4.      Optional attachments as may be required.

  • E-Forms contains details such as name of designated partners, SRN no. of E-Form 1, name of LLP, address of LLP, particulars of the state in which LLP is being incorporated.

 

After the Registrar is satisfied that all the formalities with respect to the incorporation has been complied, he will issue a Certificate of Incorporation in Form No. 16 as to formation of the LLP within maximum of 14 days from date of filing of documents. The Certificate of Incorporation issued shall be the conclusive evidence of formation of the LLP.

 

Step 5: Draft the LLP agreement and File it with Registrar of LLP

After the successful incorporation of Limited Liability Partnership, a LLP Agreement governing the mutual rights and duties among the partners and among the LLP and its partners is to be prepared and filed with Registrar of LLP within 30 days of Incorporation in E-Form 3.

The LLP Agreement must contains:

  • Name of the LLP
  • Name of Partners & Designated Partners
  • Manner of contribution
  • Profit/Loss Sharing ratio between partners
  • Rights & Duties and obligations of Partners
  • Proposed Business of LLP
  • Rules for governing the conduct of operations of LLP

In case no agreement is entered into, the rights & duties as prescribed under Schedule I to the LLP Act shall be applicable.

  • LLP agreement contains a subscription sheet which must be subscribed by the partners who shall sign the same along with their name.
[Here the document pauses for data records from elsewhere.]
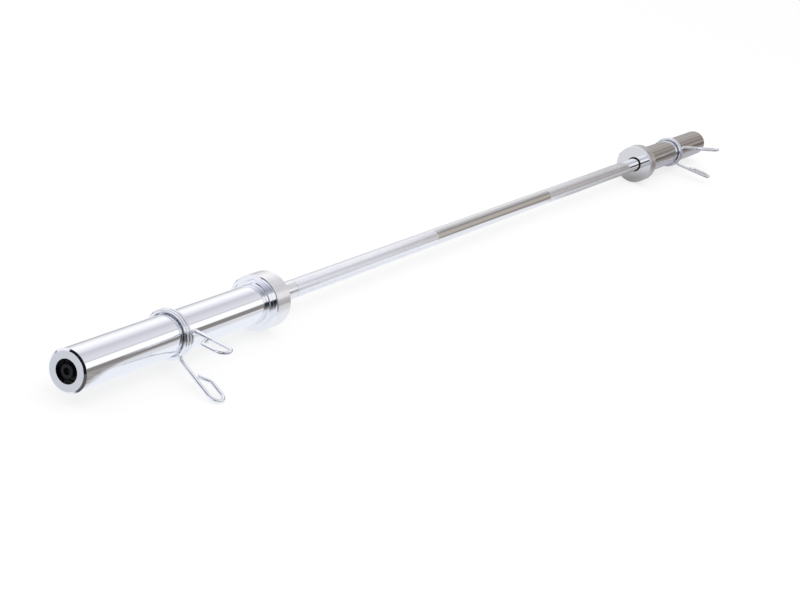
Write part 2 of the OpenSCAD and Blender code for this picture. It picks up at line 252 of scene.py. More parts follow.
class StageSizes(bpy.types.PropertyGroup):
    """The floor, the camera and the lamp."""

    floor_colour: colour("Floor colour", "Colour of the studio floor", "#FAFAFA")
    floor_size: length("Floor size", "Length and width of the floor", 40000)
    floor_drop: length("Floor drop", "Depth of the floor under the lowest piece", 0.01)
    camera_at: FloatVectorProperty(
        name="Camera position",
        description="Where the camera stands",
        default=(-2.42634, -0.85060, 0.77714),
        size=3,
        unit="LENGTH",
        subtype="TRANSLATION",
    )
    camera_turn: FloatVectorProperty(
        name="Camera turn",
        description="How the camera is turned",
        default=tuple(math.radians(a) for a in (68.3240, -17.5823, -61.6620)),
        size=3,
        unit="ROTATION",
        subtype="EULER",
    )
    camera_lens: FloatProperty(
        name="Camera lens", description="Focal length of the camera", default=74.18, min=1, unit="CAMERA"
    )
    lamp_at: FloatVectorProperty(
        name="Lamp position",
        description="Where the soft lamp hangs",
        default=(-0.3, -0.6, 2.2),
        size=3,
        unit="LENGTH",
        subtype="TRANSLATION",
    )
    lamp_tilt: FloatProperty(
        name="Lamp tilt",
        description="Tilt of the lamp towards the bar",
        default=-0.26,
        unit="ROTATION",
        subtype="ANGLE",
    )
    lamp_length: length("Lamp length", "Length of the lamp along the bar", 3000)
    lamp_width: length("Lamp width", "Width of the lamp across the bar", 1500)
    lamp_power: FloatProperty(
        name="Lamp power", description="Power of the lamp", default=14, min=0, unit="POWER"
    )


def deselect():
    """Leaves object mode with nothing selected."""
    if bpy.context.object and bpy.context.object.mode != "OBJECT":
        bpy.ops.object.mode_set(mode="OBJECT")
    bpy.ops.object.select_all(action="DESELECT")


def pick(piece):
    """Makes one piece the only selected one."""
    deselect()
    piece.select_set(True)
    bpy.context.view_layer.objects.active = piece


def select_where(piece, kind, test):
    """In edit mode, selects only the vertices, edges or faces that a test picks."""
    bpy.ops.mesh.select_mode(type={"verts": "VERT", "edges": "EDGE", "faces": "FACE"}[kind])
    bpy.ops.mesh.select_all(action="DESELECT")
    mesh = bmesh.from_edit_mesh(piece.data)
    for part in getattr(mesh, kind):
        if test(part):
            part.select_set(True)
    mesh.select_flush_mode()
    bmesh.update_edit_mesh(piece.data)


def tidy_shell(piece):
    """Merges doubles, closes holes and points the faces outward."""
    bpy.ops.mesh.select_all(action="SELECT")
    bpy.ops.mesh.remove_doubles(threshold=MERGED)
    bpy.ops.mesh.select_all(action="SELECT")
    bpy.ops.mesh.fill_holes(sides=0)
    bpy.ops.mesh.select_all(action="SELECT")
    bpy.ops.mesh.normals_make_consistent(inside=False)


def drawn_along(name, corners, sides):
    """A ring of edges on the bar's axis, drawn out through (radius, x) corners as a turned piece is cut."""
    deselect()
    radius, x = corners[0]
    bpy.ops.mesh.primitive_circle_add(
        vertices=sides, radius=radius, fill_type="NOTHING", location=(x, 0, 0), rotation=(0, math.pi / 2, 0)
    )
    piece = bpy.context.object
    piece.name = piece.data.name = name
    bpy.ops.object.transform_apply(location=True, rotation=True, scale=True)
    bpy.ops.object.mode_set(mode="EDIT")
    bpy.ops.mesh.select_mode(type="EDGE")
    bpy.ops.mesh.select_all(action="SELECT")
    for next_radius, next_x in corners[1:]:
        bpy.ops.mesh.extrude_region_move(TRANSFORM_OT_translate={"value": (next_x - x, 0, 0)})
        if next_radius != radius:
            grow = next_radius / radius
            bpy.ops.transform.resize(value=(1, grow, grow), center_override=(next_x, 0, 0))
        radius, x = next_radius, next_x
    tidy_shell(piece)
    bpy.ops.object.mode_set(mode="OBJECT")
    return piece


def round_edges(piece, width, sharper_than=25, segments=3):
    """Rounds the sharp edges with a bevel, as polishing does, and shades the rest smooth."""
    pick(piece)
    bpy.ops.object.shade_smooth_by_angle(angle=SMOOTH_BELOW)
    bevel = piece.modifiers.new("Polished edges", "BEVEL")
    bevel.width = width
    bevel.segments = segments
    bevel.limit_method = "ANGLE"
    bevel.angle_limit = math.radians(sharper_than)
    bevel.harden_normals = True
    bpy.ops.object.modifier_apply(modifier=bevel.name)


def from_axis(place):
    """The distance of a place from the bar's axis."""
    return math.hypot(place.y, place.z)


def end_x(side, distance):
    """The place along the bar at a distance in from one end."""
    return side * (CAD_BOX[1][0] - distance)


def turned(side, label, corners, sides, rounding, segments=3):
    """A turned and polished piece of one end, from (radius, distance in from the end of the bar) corners."""
    places = [(radius, end_x(side, distance)) for radius, distance in corners]
    piece = drawn_along(SIDE_NAMES[side] + label, places, sides)
    round_edges(piece, rounding, segments=segments)
    return piece


def dress(piece, material, nodes, body=None):
    """Gives a finished piece its material, the nodes that it stands for and the body that it rides on."""
    piece.data.materials.clear()
    piece.data.materials.append(material)
    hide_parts(*nodes)
    if body:
        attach(piece, body)


def add_node(tree, kind, settings=None, links=None):
    """Adds one node. Settings are its own values or its sockets' values. Links lead to its inputs, each from
    another node's first output or from the output that is given."""
    node = tree.nodes.new("ShaderNode" + kind)
    for key, value in (settings or {}).items():
        if isinstance(key, str) and hasattr(node, key):
            setattr(node, key, value)
        else:
            node.inputs[key].default_value = value
    for key, source in (links or {}).items():
        output = source.outputs[0] if isinstance(source, bpy.types.Node) else source
        tree.links.new(output, node.inputs[key])
    return node


def shader(name):
    """A new material with an empty tree, and the socket that tells where on its piece a point lies."""
    material = bpy.data.materials.new(name)
    material.use_nodes = True
    tree = material.node_tree
    tree.nodes.clear()
    return material, tree, add_node(tree, "TexCoord").outputs["Object"]


def surfaced(material, settings, links):
    """Ends a material's tree in one surface."""
    tree = material.node_tree
    surface = add_node(tree, "BsdfPrincipled", settings, links)
    add_node(tree, "OutputMaterial", links={"Surface": surface})
    return material


def set_stops(ramp, stops):
    """Puts colour stops on a ramp, from (position, colour) pairs."""
    elements = ramp.color_ramp.elements
    while len(elements) > 1:
        elements.remove(elements[-1])
    elements[0].position = stops[0][0]
    elements[0].color = (*stops[0][1], 1)
    for position, shade in stops[1:]:
        elements.new(position).color = (*shade, 1)


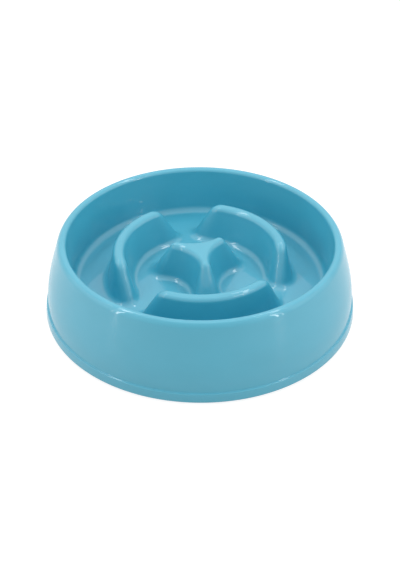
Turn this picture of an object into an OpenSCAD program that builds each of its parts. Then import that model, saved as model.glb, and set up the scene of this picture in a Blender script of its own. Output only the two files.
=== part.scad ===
// Slow feeder bowl for a dog or cat: one moulding on four push-in feet.
// Millimetres, +Z up. The origin is on the table, under the middle of the bowl.

/* [Bowl] */
// Diameter of the base, across the bottom edge of its band
base_d = 240; // [225:1:270]
// Height of the rim above the table
bowl_h = 60; // [56:0.5:75]
// Diameter of the circle along the top of the rim
rim_d = 207; // [198:0.2:216]
// Thickness of the moulded wall
wall = 2.5; // [1.8:0.1:3]

/* [Band and skirt] */
// Height of the band round the base
band_h = 7; // [5:0.5:12]
// How much the band narrows towards its top, on the radius
band_taper = 0.8; // [0.4:0.1:2]
// Width of the ledge between the band and the skirt
ledge_w = 1.3; // [0.9:0.1:3]
// Radius of the edges of the band
band_edge_r = 0.8; // [0.4:0.1:1.2]
// Lean of the skirt just under the rim, in degrees
skirt_lean = 17; // [8:1:26]

/* [Rim] */
// Radius of the rounded outer shoulder of the rim
shoulder_r = 4.4; // [3:0.1:6]
// Radius of the rounded inner edge of the rim
bead_r = 2.8; // [1.5:0.1:3.5]

/* [Basin] */
// Height of the basin floor above the table
floor_z = 21.5; // [16:0.5:26]
// Draft of the basin wall, in degrees
basin_draft = 5; // [2:0.5:8]
// Radius of the fillet between the basin wall and the floor
basin_fillet_r = 6; // [4:0.5:10]

/* [Ridges] */
// Radius of the circle that the three ridges follow
ridge_r = 62; // [60:0.5:66]
// Height of the ridges above the table
ridge_z = 50; // [42:0.5:52]
// Width of the flat along the top of a ridge
ridge_flat_w = 1; // [1:0.2:4]
// Angle that the flat top of a ridge spans, in degrees
ridge_span = 70; // [50:1:74]
// Slope of a ridge's ends, in degrees from upright
ridge_end_slope = 31; // [18:1:36]
// Radius of the corners of a ridge's flat top, seen from above
ridge_corner_r = 0.4; // [0.2:0.1:0.5]
// Radius of the rounding along a ridge's top edges
ridge_round_r = 4.2; // [3.2:0.1:4.6]

/* [Star] */
// Height of the star above the table
star_z = 49.5; // [42:0.5:52]
// Reach of the flat top of an arm from the middle
star_reach = 19.2; // [17:0.2:22]
// Width of the flat top of an arm at its tip
star_arm_w = 1.6; // [1.4:0.2:5]
// Distance of the hollow between two arms from the middle, on the flat top
star_waist_r = 6.2; // [4:0.2:8]
// Radius of the corners of its flat top, seen from above
star_corner_r = 0.7; // [0.2:0.1:0.7]
// Radius of the rounding along the star's top edges
star_round_r = 3.2; // [2.8:0.1:4.6]
// Slope of the star's tips, in degrees from upright
star_tip_slope = 31; // [18:1:34]

/* [Moulded forms] */
// Draft of the long sides of the ridges and the star, in degrees
side_draft = 12; // [6:1:14]
// Radius of the fillets at the floor
foot_fillet_r = 5; // [3:0.5:6]
// Turn of the whole pattern about the middle, in degrees
pattern_turn = 41.3; // [0:0.1:120]

/* [Feet] */
// Height of the base band above the table
stand_off = 0.9; // [0.5:0.1:2]
// Diameter of a foot's pad
pad_d = 12; // [8:0.5:14]
// Depth of the recess that holds a pad
recess_depth = 1.5; // [1:0.1:2.5]
// Diameter of a foot's stem
stem_d = 5; // [3:0.5:6]
// Length of a foot's stem above its pad
stem_l = 7; // [5:0.5:9]
// Clearance round a pad
pad_clearance = 0.2; // [0.1:0.05:0.4]
// Clearance round a stem
stem_clearance = 0.05; // [0.03:0.01:0.1]

/* [Hidden] */
$fn = 96;
BOWL_COLOUR = [0.33, 0.66, 0.77];
FOOT_COLOUR = [0.22, 0.24, 0.26];

// How far a cut runs past the face that it opens
overrun = 1;
// Steps along the rim's curves, a small edge, the rounding of a crest, a fillet, a ridge's long
// side and a corner seen from above
rim_steps = 8;
edge_steps = 4;
top_steps = 3;
fillet_steps = 4;
long_steps = 10;
corner_steps = 4;
// Ridges, and arms of the star
form_n = 3;
form_pitch = 360 / form_n;
// How far the middle of a ridge's rounded end moves out with its slope, as a share
ridge_nose_share = 0.5;
// Handles of the skirt's curve, as shares of its height
skirt_low_share = 0.34;
skirt_high_share = 0.42;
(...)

The subscription sheet must be witnessed by any chartered Accountant/Company Secretary/Advocate in practice.
  • The LLP Agreement must be stamped in accordance with the stamp Act applicable in the relevant state where LLP is being incorporated.

 

Step 6: File the Consent of Partners with the Registrar of LLP.

After the successful incorporation of Limited Liability Partnership, a Letter of Consent from all of its partners is to be prepared in specified format and filed with Registrar of LLP within 30 days of Incorporation in E-Form 4.